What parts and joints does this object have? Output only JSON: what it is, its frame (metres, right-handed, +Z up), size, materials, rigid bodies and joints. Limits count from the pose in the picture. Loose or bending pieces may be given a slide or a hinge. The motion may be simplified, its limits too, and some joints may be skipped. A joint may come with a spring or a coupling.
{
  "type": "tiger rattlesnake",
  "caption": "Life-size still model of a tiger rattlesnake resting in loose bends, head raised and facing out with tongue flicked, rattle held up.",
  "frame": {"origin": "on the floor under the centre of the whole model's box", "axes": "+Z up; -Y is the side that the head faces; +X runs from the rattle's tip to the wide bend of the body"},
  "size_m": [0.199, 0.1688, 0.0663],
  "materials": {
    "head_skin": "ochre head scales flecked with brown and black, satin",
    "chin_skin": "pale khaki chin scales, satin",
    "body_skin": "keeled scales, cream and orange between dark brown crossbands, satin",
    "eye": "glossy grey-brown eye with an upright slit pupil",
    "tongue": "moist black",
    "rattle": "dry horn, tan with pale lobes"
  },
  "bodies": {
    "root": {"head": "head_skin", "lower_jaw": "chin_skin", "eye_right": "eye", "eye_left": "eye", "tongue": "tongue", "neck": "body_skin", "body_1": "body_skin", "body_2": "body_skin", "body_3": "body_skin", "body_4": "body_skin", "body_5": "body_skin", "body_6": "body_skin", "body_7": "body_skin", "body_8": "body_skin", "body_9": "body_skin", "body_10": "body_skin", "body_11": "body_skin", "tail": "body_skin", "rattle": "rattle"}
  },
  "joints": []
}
══════════
Exercise instructions — Your task is to return the full listing exactly as it was given.

Answer to this problem —
What parts and joints does this object have? Output only JSON: what it is, its frame (metres, right-handed, +Z up), size, materials, rigid bodies and joints. Limits count from the pose in the picture. Loose or bending pieces may be given a slide or a hinge. The motion may be simplified, its limits too, and some joints may be skipped. A joint may come with a spring or a coupling.
{
  "type": "tiger rattlesnake",
  "caption": "Life-size still model of a tiger rattlesnake resting in loose bends, head raised and facing out with tongue flicked, rattle held up.",
  "frame": {"origin": "on the floor under the centre of the whole model's box", "axes": "+Z up; -Y is the side that the head faces; +X runs from the rattle's tip to the wide bend of the body"},
  "size_m": [0.199, 0.1688, 0.0663],
  "materials": {
    "head_skin": "ochre head scales flecked with brown and black, satin",
    "chin_skin": "pale khaki chin scales, satin",
    "body_skin": "keeled scales, cream and orange between dark brown crossbands, satin",
    "eye": "glossy grey-brown eye with an upright slit pupil",
    "tongue": "moist black",
    "rattle": "dry horn, tan with pale lobes"
  },
  "bodies": {
    "root": {"head": "head_skin", "lower_jaw": "chin_skin", "eye_right": "eye", "eye_left": "eye", "tongue": "tongue", "neck": "body_skin", "body_1": "body_skin", "body_2": "body_skin", "body_3": "body_skin", "body_4": "body_skin", "body_5": "body_skin", "body_6": "body_skin", "body_7": "body_skin", "body_8": "body_skin", "body_9": "body_skin", "body_10": "body_skin", "body_11": "body_skin", "tail": "body_skin", "rattle": "rattle"}
  },
  "joints": []
}